Southmark, 851 F.2d at 772-73 (footnote omitted).
Much the same could be said here. The solicitation of bids for Roltra was done in New York, and the bid with which Kiekert allegedly interfered came from a French company. The subject of the bidding was an Italian company, and the licensing agreement upon which the allegedly tortious activity was based appears to be governed by German law. In that light, the fact that it may be reasonably foreseeable that First Boston and/or Roltra would have passed Kiekert's letters on to Imo in New Jersey (and that Imo called Kiekert from New Jersey) cannot be sufficient to overcome the clear implication from the surrounding facts that New Jersey was not the focus of the dispute. See also Far West, 46 F.3d 1071, 1077 (finding that "phone calls and letters are not necessarily sufficient in themselves to establish minimum contacts" when the focus of the dispute is outside the forum).
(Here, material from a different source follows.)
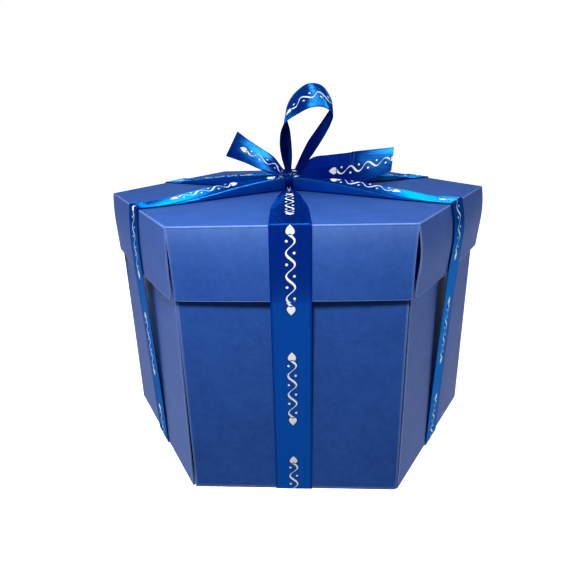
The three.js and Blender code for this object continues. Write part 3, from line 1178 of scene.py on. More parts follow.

In sum, Imo cannot demonstrate that Kiekert expressly aimed its tortious conduct at New Jersey. Failing this, Imo cannot rely on the Calder effects test to confer specific jurisdiction based on Kiekert's allegedly intentional tortious conduct. Since Imo cannot meet the minimum contacts requirement of the Due Process Clause, we will affirm the order of the district court dismissing this case for lack of personal jurisdiction.